### [Stated goal]
Give back, exactly as written, the lines from the beginning of the listing through the one that contains "tail_way = tail_turn @ Vector((0, 1, 0))".
╭──
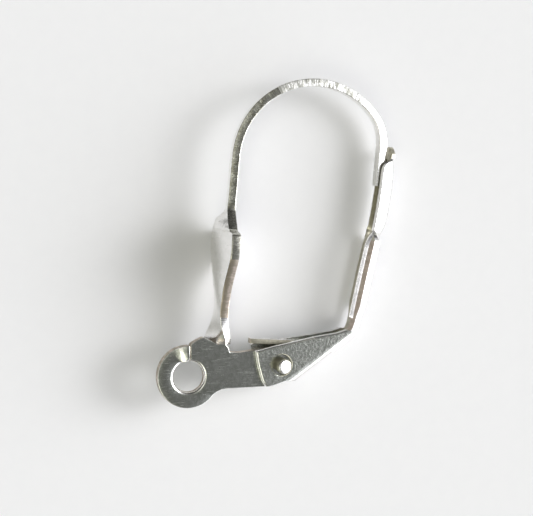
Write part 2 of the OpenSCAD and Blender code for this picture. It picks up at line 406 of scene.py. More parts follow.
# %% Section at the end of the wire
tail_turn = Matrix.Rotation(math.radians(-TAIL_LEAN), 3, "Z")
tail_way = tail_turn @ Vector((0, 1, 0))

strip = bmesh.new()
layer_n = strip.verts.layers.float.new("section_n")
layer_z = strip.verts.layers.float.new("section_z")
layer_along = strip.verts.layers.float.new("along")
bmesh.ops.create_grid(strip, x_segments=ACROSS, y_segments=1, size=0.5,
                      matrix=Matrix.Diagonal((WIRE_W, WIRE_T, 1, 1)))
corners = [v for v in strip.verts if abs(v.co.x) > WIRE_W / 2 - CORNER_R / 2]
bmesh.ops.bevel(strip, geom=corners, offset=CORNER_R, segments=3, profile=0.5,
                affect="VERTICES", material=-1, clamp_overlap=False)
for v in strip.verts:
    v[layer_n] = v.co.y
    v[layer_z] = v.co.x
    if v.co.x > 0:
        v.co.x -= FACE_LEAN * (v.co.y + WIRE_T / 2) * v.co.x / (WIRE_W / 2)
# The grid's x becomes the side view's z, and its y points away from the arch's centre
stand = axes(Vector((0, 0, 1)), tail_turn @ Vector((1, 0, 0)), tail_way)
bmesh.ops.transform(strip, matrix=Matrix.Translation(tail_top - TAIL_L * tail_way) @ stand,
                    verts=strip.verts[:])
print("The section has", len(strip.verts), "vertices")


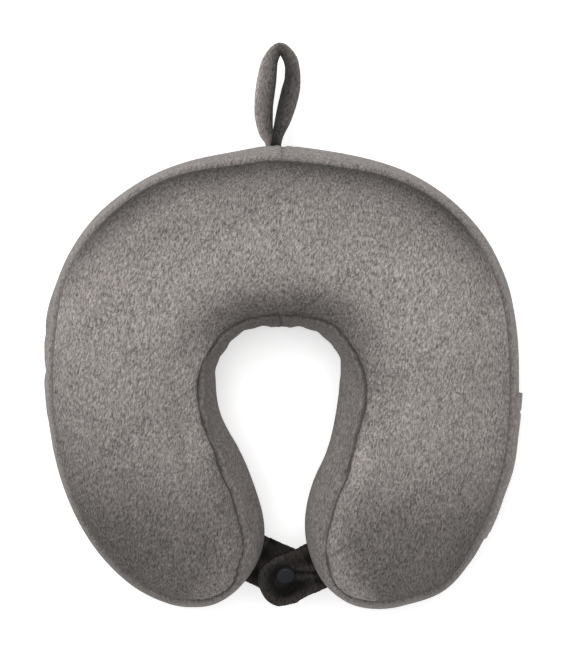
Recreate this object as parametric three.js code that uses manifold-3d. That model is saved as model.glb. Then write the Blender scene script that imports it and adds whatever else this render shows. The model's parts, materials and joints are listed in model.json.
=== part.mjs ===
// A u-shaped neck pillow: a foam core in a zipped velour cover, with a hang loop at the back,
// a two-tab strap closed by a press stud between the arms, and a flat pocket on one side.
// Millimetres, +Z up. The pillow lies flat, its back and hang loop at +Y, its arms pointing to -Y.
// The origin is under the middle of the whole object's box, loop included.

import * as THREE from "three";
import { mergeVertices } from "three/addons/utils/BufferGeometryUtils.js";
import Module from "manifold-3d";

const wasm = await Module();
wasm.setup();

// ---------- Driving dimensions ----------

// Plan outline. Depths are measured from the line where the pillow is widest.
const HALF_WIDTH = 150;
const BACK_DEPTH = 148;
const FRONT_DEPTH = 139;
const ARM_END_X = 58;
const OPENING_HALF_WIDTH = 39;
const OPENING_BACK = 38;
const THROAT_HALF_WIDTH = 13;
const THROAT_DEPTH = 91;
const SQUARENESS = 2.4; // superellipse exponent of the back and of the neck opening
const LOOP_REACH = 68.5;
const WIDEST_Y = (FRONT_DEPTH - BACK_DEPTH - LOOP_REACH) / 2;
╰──
### [Result]
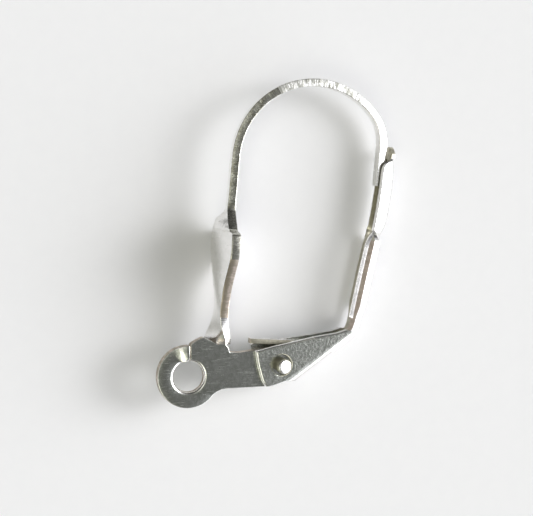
Write part 2 of the OpenSCAD and Blender code for this picture. It picks up at line 406 of scene.py. More parts follow.
# %% Section at the end of the wire
tail_turn = Matrix.Rotation(math.radians(-TAIL_LEAN), 3, "Z")
tail_way = tail_turn @ Vector((0, 1, 0))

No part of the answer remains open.